There have been some objections on this list to Han Unification. While there
are often typographic differences between fonts used for Han ideographs in
different countries, what is encoded represents the fundamental character,
as defined by the IRG (Ideographic Raporteur Group). This group reports to
ISO/IEC SC2 WG2, the ISO WG responsible for ISO 10646. As stated elsewhere,
the IRG includes official representatives from China, Japan, the Republic of
Korea and DPR of Korea, Taiwan via the Taipei Computer Society (TCA), Hong
Kong, Singapore, the US, and the Unicode Consortium.
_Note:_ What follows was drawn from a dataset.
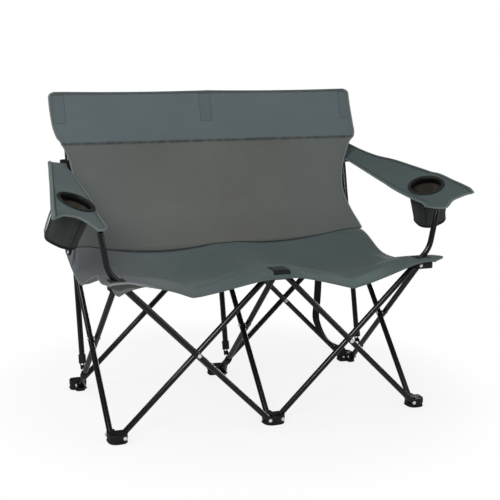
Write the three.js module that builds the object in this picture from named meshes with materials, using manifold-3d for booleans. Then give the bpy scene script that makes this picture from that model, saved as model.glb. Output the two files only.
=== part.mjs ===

Han unification is mostly irrelevant to the TC <-> SC issue. The major
stumbling block is not that the TCs are unified across different countries,
but that accurate TC<->SC mappings are (a) not 1-1, (b) contextual, (c)
dictionary-based.
If there were a recognized 1-1 subset mapping between SC characters and TC
characters, I don't think unification would be an issue in matching. For
example, it would matter little to Japanese users that an SC character could
be typed in instead of one of their TC characters, so long as two different
TC characters used in Japan were *not* matched. This could be done as long
as the mapping never identifies two different TC characters with the same SC
character.
It should be also made clear that the Unicode consortium is not at all
opposed to the development of a TC <-> SC mapping. However, it is not a
trivial process. The best body to take on that work would be the IRG --
given the composition and expertise of its membership. The process of
arriving at a uniform, well-developed, agreed-upon mapping would probably
take some substantial time, and from that mapping one would have to extract
the 1-1 subset. As stated elsewhere, the consortium has not seen evidence
that such a mapping is required in IDN (given other mechanisms), and does
have considerable concern that it would slow down the IDN development
process even further.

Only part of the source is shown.